Here's why. As soon as the fundraiser was launched, there was a flurry of investment from the faithful who were always going to buy shares at the first opportunity, but it very quickly tailed off, ands within a few days it had stuck at about $500k, and was rising so painfully slowly that it was obviously never going to get anywhere near that magic figure of $1m. Then, two weeks in, something odd happened. Literally overnight, although the number of investors hadn't risen dramatically, the cash total had trebled! It almost looked like somebody added $1m to the pot just when Tom needed that to happen so he wouldn't lose face.

The fact that the company would now at least attempt to do something and return on investments was no longer automatically going to be zero led to another flurry of investing almost identical to the one right at the start, and tapered off in an identical way, with about twice the previous number of shareholders and about $2m, or about twice what they had before, not counting that mysterious million. Since when both figures have continued to climb ever so slowly, even after the release of those long-awaited and inevitably underwhelming videos.

So it looks very much as though TTS not only had to borrow $600k from its own CEO through a shell company with a silly name disguised as an invisible burger joint (which the investors are going to have to pay him back, in addition to the $100k he's contractually guaranteed every year for the use of his name and music, which everybody knows they need to make spaceships with), he also had to buy almost half the shares so far sold to prevent an embarrassing failure before he's even started. Does anyone have a list of who invested how much and when? Because given Tom's extremely juvenile sense of humour (the company is called TTS AAS for crying out loud!), I bet there's a cluster of people suddenly investing far more than anybody else all at the same time who have names like Hugh Janus and Ivor Woody.
 
An interesting glitch on their home page:Investors gone up from 2561 to 2583 (+22)
Amount raised reduced from $2,256,397 to $1,663,595 (-$592,802)

However as of right now it's back up to 2,587 & $2,265,819
That's simply because the capital is in Bitcoin.
 
The To The Stars Academy homepage currently shows zero investors and zero dollars raised. It's been that way for at least the past 2 hours. Screenshot_20171225-001451.png
 
I don’t fully understand what part the entertainment/film side plays in all this...

My guess is the "entertainment" part is about them cashing in on the whole docutainment programming boon; à la The History Channel, Discovery, Nat Geo and whatnot.

I'm a total disbeliever in extraterrestrial visitation, ghosts, Big Foot, etc. But I've watched shows like UFO Hunters, Hangar 1: The UFO Files, Unsealed Alien Files, Finding Big Foot because I found it very "entertaining" to pick them apart and identify the flaws and fallacies in what they say and do.

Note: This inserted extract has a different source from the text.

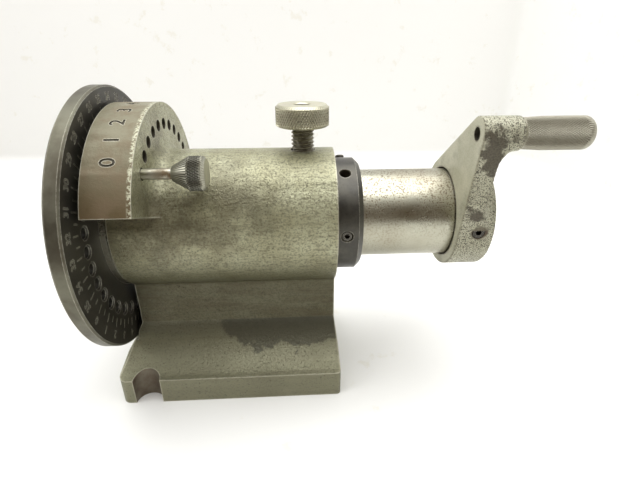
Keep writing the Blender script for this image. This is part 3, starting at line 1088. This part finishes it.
knob_low, knob_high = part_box("index_pin_knob")
knob_radius = (knob_high.y - knob_low.y) / 2
knob_black = knurl_metal("knob_black", (0.46, 0.45, 0.36, 1), (0.06, 0.058, 0.046, 1), (0.03, 0.028, 0.022, 1), 0.8, 0.32)
knob_row = 0.95 * MM
knob_cone = knob_high.x - 7.1 * MM
knob_start = knob_cone + 0.2 * MM
knob_profile = [(pin_rod_radius + 0.05 * MM, knob_low.x), (3.0 * MM, knob_low.x), (3.3 * MM, knob_low.x + 0.3 * MM),
                (knob_radius - 0.25 * MM, knob_cone), *rows(knob_radius, knob_start, knob_start + 6 * knob_row, 6),
                (knob_radius - 1.2 * MM, knob_high.x), (0, knob_high.x), (0, pin_high.x + 0.05 * MM),
                (pin_rod_radius + 0.05 * MM, pin_high.x + 0.05 * MM)]
knob_bm = knurled(turned(knob_profile, 80), 40, knob_start, knob_row, 6, knob_radius - 0.1 * MM, 0.42 * MM)
knob = object_from("index_pin_grip", moved(knob_bm, on_axis(pin_y, pin_z)), knob_black)
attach(knob, "index_pin")
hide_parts("index_pin_knob")

# ---------------------------------------------------------------------------------------------
# Spindle clamp: a brass pad that rests on the spindle, pressed by a threaded steel screw whose
# knurled head is fixed on a slotted spigot.
pad_low, pad_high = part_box("clamp_pad")
pad_radius = (pad_high.x - pad_low.x) / 2
pad_brass = worn_metal("pad_brass", (0.55, 0.38, 0.14, 1), (0.33, 0.22, 0.09, 1), (0.75, 0.58, 0.28, 1),
                       200.0, 0.4 * MM)
pad_bm = turned([(0, pad_low.z), (pad_radius - edge, pad_low.z), (pad_radius, pad_low.z + edge),
                 (pad_radius, pad_high.z - edge), (pad_radius - edge, pad_high.z), (0, pad_high.z)], 48, closed=False)
pad = object_from("clamp_pad_disc", moved(pad_bm, upright(clamp_x)), pad_brass)
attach(pad, "clamp_pad")
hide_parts("clamp_pad")

thread_steel = worn_metal("thread_steel", (0.30, 0.285, 0.23, 1), (0.13, 0.115, 0.08, 1), (0.56, 0.54, 0.46, 1),
                          180.0, 0.25 * MM)
screw_low, screw_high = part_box("clamp_screw")
head_low, head_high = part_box("clamp_screw_head")
clamp_thread = 5.55 * MM
spigot = 3.6 * MM
thread_top = head_low.z - 0.3 * MM
screw_bm = turned([(0, screw_low.z), (clamp_thread * 0.75, screw_low.z),
                   *rows(clamp_thread, screw_low.z + MM, thread_top - 0.2 * MM, 88), (clamp_thread - MM, thread_top),
                   (spigot, thread_top), (spigot, screw_high.z - 0.3 * MM), (spigot - 0.3 * MM, screw_high.z),
                   (0, screw_high.z)], 48, closed=False)
threaded(screw_bm, clamp_thread, 1.8143 * MM, 1.0 * MM)
clamp_screw = object_from("clamp_screw_bar", moved(screw_bm, upright(clamp_x)), thread_steel)
slot_bm = bmesh.new()
bmesh.ops.create_cube(slot_bm, size=1, matrix=Matrix.Translation((clamp_x, 0, screw_high.z))
                      @ Matrix.Diagonal((9 * MM, 1.3 * MM, 2.4 * MM, 1)))
combined(clamp_screw, slot_bm, "DIFFERENCE", hole_dirt)
shaded(clamp_screw)
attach(clamp_screw, "clamp_screw")
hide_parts("clamp_screw")

head_radius = (head_high.x - head_low.x) / 2
head_steel = knurl_metal("clamp_head_steel", (0.62, 0.60, 0.46, 1), (0.38, 0.36, 0.27, 1), (0.055, 0.048, 0.03, 1), 0.85, 0.34)
head_row = 1.15 * MM
head_knurl = head_low.z + 0.7 * MM
head_top = head_knurl + 7 * head_row
head_profile = [(3.9 * MM, head_low.z), (head_radius - 1.1 * MM, head_low.z),
                *rows(head_radius, head_knurl, head_top, 7), (head_radius - 0.6 * MM, head_top + 0.35 * MM),
                (head_radius - 1.3 * MM, head_high.z), (4.3 * MM, head_high.z), (3.9 * MM, head_high.z - 0.4 * MM)]
head_bm = knurled(turned(head_profile, 120), 60, head_knurl, head_row, 7, head_radius - 0.1 * MM, 0.55 * MM)
head = object_from("clamp_head", moved(head_bm, upright(clamp_x)), head_steel)
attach(head, "clamp_screw")
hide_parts("clamp_screw_head")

For me, watching shows like that is like going to the critical-thinking gym; they give my incredulity muscle a good workout.

And of course believers are entertained by them because shows like that pander to their beliefs.

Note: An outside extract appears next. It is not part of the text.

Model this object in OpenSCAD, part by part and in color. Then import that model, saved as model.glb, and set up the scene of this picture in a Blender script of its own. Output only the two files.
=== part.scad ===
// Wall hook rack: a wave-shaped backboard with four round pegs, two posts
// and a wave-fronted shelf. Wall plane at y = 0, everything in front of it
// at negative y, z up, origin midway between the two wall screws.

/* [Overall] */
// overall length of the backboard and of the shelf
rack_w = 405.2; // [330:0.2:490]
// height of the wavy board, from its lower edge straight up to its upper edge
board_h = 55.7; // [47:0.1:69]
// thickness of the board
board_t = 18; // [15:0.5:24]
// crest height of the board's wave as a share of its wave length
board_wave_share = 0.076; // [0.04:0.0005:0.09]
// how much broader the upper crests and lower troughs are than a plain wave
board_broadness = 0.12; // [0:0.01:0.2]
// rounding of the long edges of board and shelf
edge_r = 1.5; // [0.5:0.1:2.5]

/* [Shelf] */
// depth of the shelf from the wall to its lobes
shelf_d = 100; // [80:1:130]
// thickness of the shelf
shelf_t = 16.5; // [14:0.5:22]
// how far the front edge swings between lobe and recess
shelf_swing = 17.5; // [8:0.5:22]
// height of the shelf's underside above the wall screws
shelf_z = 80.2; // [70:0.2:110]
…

Also there's something entertaining about the sheer goofiness and unbelievabilty of those kind of shows. That cartooniness together with just enough of a nod to science fiction is the same reason that a lot of people (myself included) find Futurama so entertaining.

And too, whenever real scientists inevitably criticize TTS AAS on scientific grounds, they can always play the, "We never claimed it as a scientific certainty; it was always presented as merely Entertainment" card.

The overt "entertainment" angle is the only thing that sets Delonge's thing apart from all the other similar endeavors @Z.W. Long listed. If Delonge has any success in this game, it will be measured (in my opinion) in how well he "entertains" us (including skeptics and believers).
 
There's a new article in New York magazine that refers to the earlier Nimitz story that was linked at the beginning of this thread:

http://nymag.com/daily/intelligencer/2017/12/new-york-times-ufo-report.html

I hadn't paid attention to that link earlier but now that I read it, it really changed my view of what TTSA has actually published so far. That story from March 2015 already contains even more details and names than what TTSA has now been promoting, and is apparently written by someone who knows Fravor personally. It also mentions that the video was already leaked to YouTube years ago.

It also contains this likely reference to Elizondo's group:

He told me that a government agency with a three letter identifier had recently conducted an investigation into the AAVs and had exhaustively interviewed all parties involved.
Content from External Source
All that doesn't really take anything away from the actual case, it is pretty amazing assuming what we are being told is true, but as for TTSA it seems the Gimbal video, that lacks any other details and is being discussed in another thread here, seems to be the only new piece of information they have provided so far. Unless that has also been available somewhere already...

That story from 2015 doesn't claim that the picture in question here is in any way connected to the event, and also contains other unrelated images for apparent illustration purposes only. So to me this curious coincidence hints that TTSA has probably used that story as their source, even though they had direct access to Elizondo.